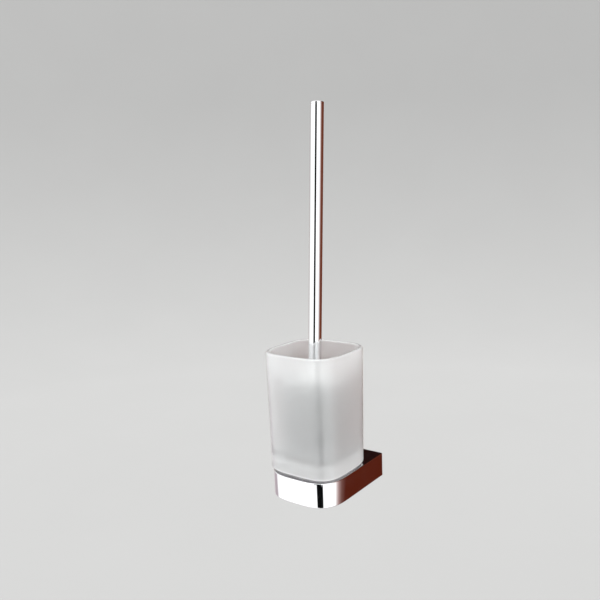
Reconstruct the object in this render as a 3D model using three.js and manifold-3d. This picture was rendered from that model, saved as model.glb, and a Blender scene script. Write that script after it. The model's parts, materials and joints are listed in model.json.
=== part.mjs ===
// A wall-mounted toilet brush set. A frosted glass cup stands in a chrome holder, the holder
// slides onto a concealed wall plate, and a brush with a chrome handle leans in the cup.
// Millimetres, +Z up. The wall is the plane y = 0 and the room lies towards -Y.
// The origin is on the wall, at the centre of the wall plate, at the holder's mid-height.

import * as THREE from "three";
import { mergeVertices } from "three/addons/utils/BufferGeometryUtils.js";
import Module from "manifold-3d";

const wasm = await Module();
wasm.setup();

// Holder: straight sides from the wall, then the front half of a superellipse in plan.
const HOLDER_WIDTH = 80;
const HOLDER_DEPTH = 106.7;
const HOLDER_HEIGHT = 25.4;
const HOLDER_EXPONENT = 3.05;
const HOLDER_EDGE = 0.8;
const HOLDER_FLOOR = 3;
const DRAIN_RADIUS = 3;

// Cup: every level is a superellipse, given by its half-width at right angles to the wall.
const CUP_AXIS_Y = -64.6;
const CUP_EXPONENT = 3.69;
const CUP_BASE_HALF = 41;
const CUP_RIM_HALF = 42.5;
const CUP_HEIGHT = 123;
const CUP_WALL = 3.9;
const CUP_FLOOR = 17;
const CUP_EDGE = 4;
const CUP_FLOOR_CURVE = 8;
const FOOT_HALF = 34.3;
const FOOT_DEPTH = 6;

// Seat: a translucent ring between the cup and the holder, with a skirt down into the well.
const SEAT_LIP = 2.2;
const SEAT_LIP_HALF = 39;
const SEAT_WALL = 1.8;
const SEAT_SKIRT = 14;
const SLIP_GAP = 0.3;
const FOOT_GAP = 0.5;

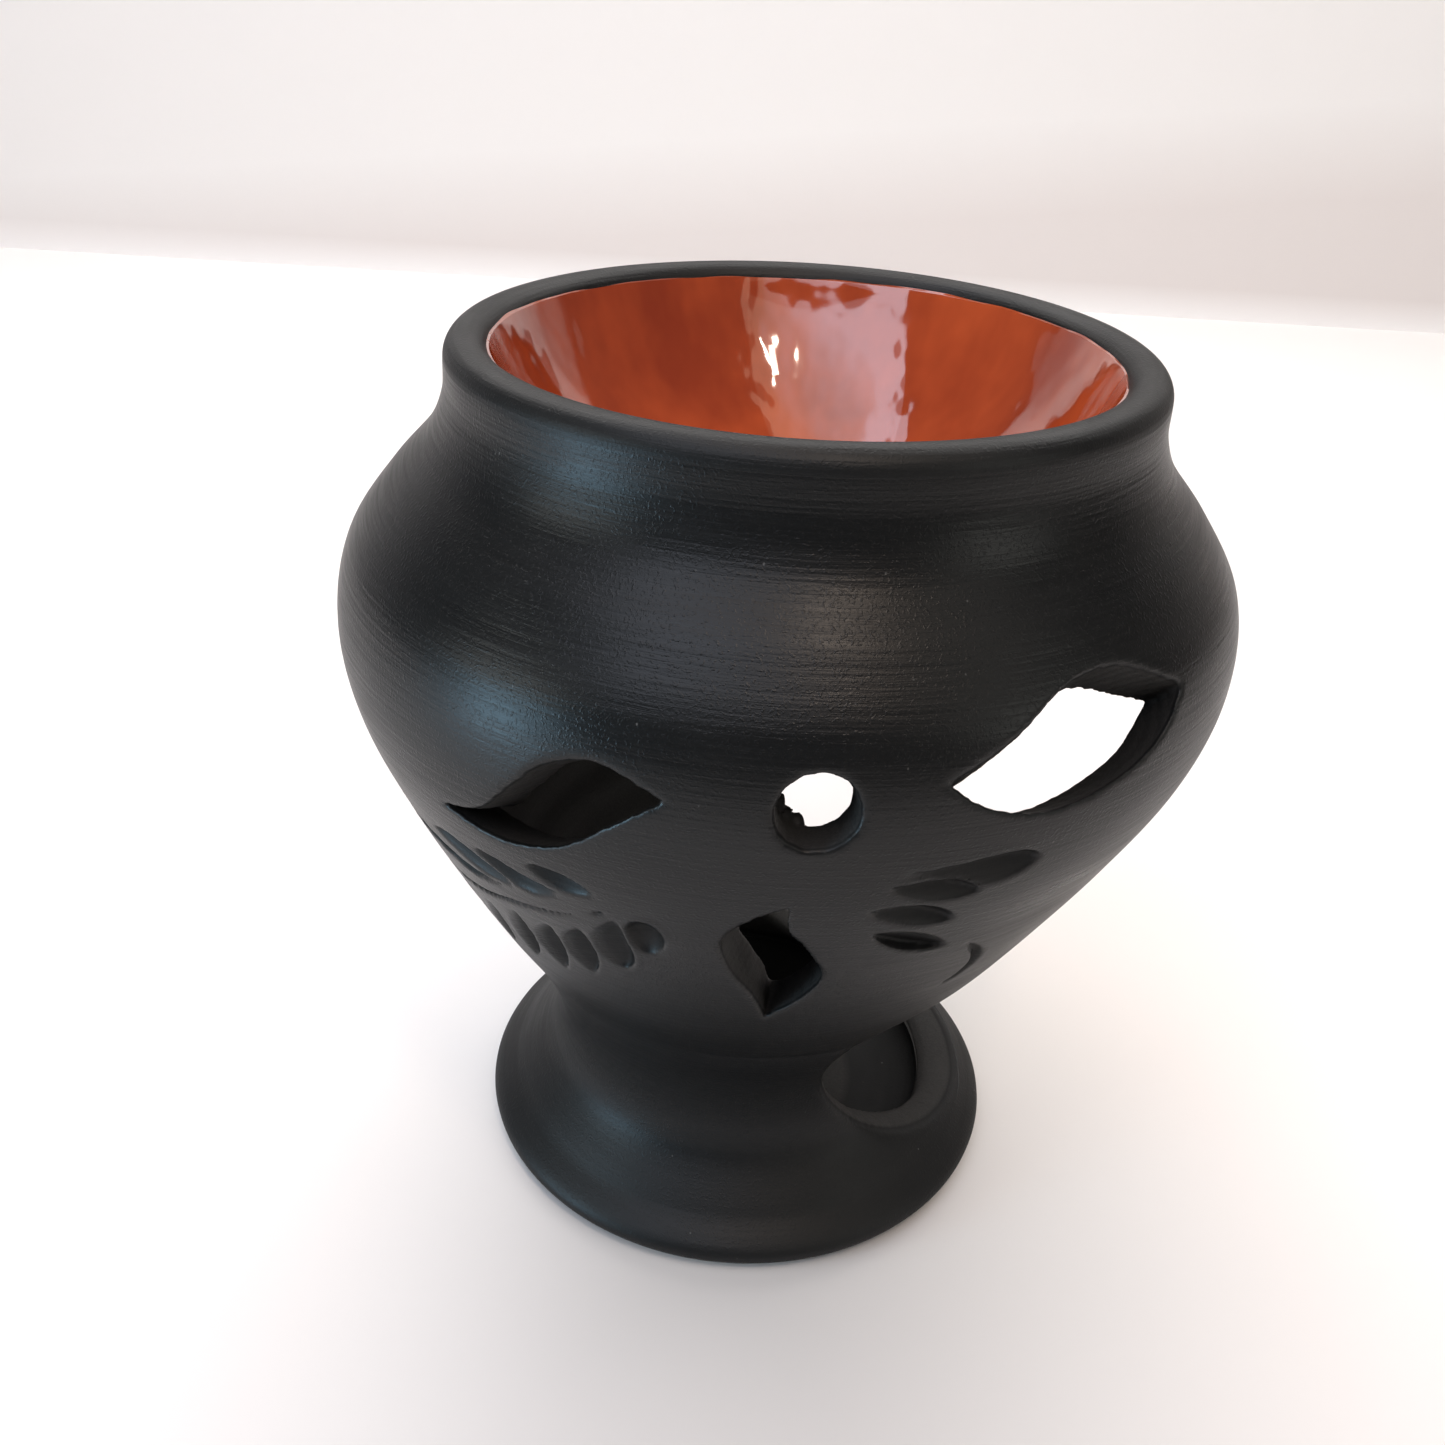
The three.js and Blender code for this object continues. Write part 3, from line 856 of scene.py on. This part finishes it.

* * *

:: Directions ::
Print, please, the lines from the first line of the material through the line that contains "the holder's mid-height.", exactly as written and with nothing added.

:: Answer to the problem ::
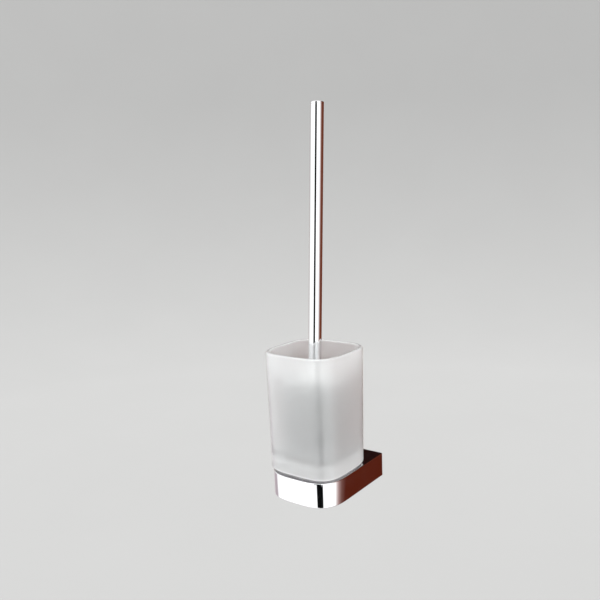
Reconstruct the object in this render as a 3D model using three.js and manifold-3d. This picture was rendered from that model, saved as model.glb, and a Blender scene script. Write that script after it. The model's parts, materials and joints are listed in model.json.
=== part.mjs ===
// A wall-mounted toilet brush set. A frosted glass cup stands in a chrome holder, the holder
// slides onto a concealed wall plate, and a brush with a chrome handle leans in the cup.
// Millimetres, +Z up. The wall is the plane y = 0 and the room lies towards -Y.
// The origin is on the wall, at the centre of the wall plate, at the holder's mid-height.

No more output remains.